→ SUPPLIED MATERIAL:
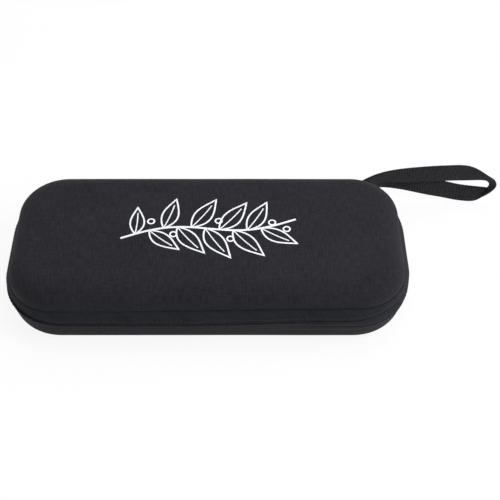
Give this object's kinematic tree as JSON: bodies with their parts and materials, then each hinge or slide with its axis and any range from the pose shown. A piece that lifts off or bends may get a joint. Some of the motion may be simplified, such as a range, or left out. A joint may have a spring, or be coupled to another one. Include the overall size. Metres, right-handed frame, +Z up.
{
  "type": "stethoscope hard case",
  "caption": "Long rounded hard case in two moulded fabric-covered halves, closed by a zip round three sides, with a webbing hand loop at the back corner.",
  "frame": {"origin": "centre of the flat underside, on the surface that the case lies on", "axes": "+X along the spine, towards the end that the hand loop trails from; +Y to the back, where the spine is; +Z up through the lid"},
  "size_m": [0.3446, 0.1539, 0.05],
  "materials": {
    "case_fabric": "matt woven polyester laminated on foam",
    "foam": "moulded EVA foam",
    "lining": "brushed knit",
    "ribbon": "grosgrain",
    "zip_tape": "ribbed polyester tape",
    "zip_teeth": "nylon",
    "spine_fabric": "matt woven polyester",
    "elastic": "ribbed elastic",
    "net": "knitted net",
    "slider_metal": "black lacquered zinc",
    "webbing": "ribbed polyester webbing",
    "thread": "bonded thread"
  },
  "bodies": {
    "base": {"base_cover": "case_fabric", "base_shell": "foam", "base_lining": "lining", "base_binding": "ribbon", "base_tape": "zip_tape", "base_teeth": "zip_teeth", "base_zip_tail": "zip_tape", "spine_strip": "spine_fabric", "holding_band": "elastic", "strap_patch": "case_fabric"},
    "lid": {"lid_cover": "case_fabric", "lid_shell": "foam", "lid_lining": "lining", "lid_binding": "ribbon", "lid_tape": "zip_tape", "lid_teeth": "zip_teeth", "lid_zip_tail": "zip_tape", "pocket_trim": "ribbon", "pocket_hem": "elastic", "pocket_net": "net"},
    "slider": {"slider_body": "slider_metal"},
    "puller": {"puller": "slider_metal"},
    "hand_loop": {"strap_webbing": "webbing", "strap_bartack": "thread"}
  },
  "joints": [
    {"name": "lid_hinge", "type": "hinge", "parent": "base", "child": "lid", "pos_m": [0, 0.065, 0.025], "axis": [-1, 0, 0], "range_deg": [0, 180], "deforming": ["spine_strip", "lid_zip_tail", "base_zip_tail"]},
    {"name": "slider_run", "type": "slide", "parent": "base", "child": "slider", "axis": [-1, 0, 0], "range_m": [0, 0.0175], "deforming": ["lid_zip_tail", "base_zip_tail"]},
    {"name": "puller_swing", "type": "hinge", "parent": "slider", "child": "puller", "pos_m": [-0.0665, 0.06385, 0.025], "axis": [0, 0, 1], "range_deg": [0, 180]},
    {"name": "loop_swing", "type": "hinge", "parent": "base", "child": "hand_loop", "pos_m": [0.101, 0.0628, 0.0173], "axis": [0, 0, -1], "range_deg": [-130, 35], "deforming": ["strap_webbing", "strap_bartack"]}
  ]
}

→ PROBLEM TO WORK ON: Of the lines above, copy each that contains "bodies".

→ TASK ANSWER:
Give this object's kinematic tree as JSON: bodies with their parts and materials, then each hinge or slide with its axis and any range from the pose shown. A piece that lifts off or bends may get a joint. Some of the motion may be simplified, such as a range, or left out. A joint may have a spring, or be coupled to another one. Include the overall size. Metres, right-handed frame, +Z up.
  "bodies": {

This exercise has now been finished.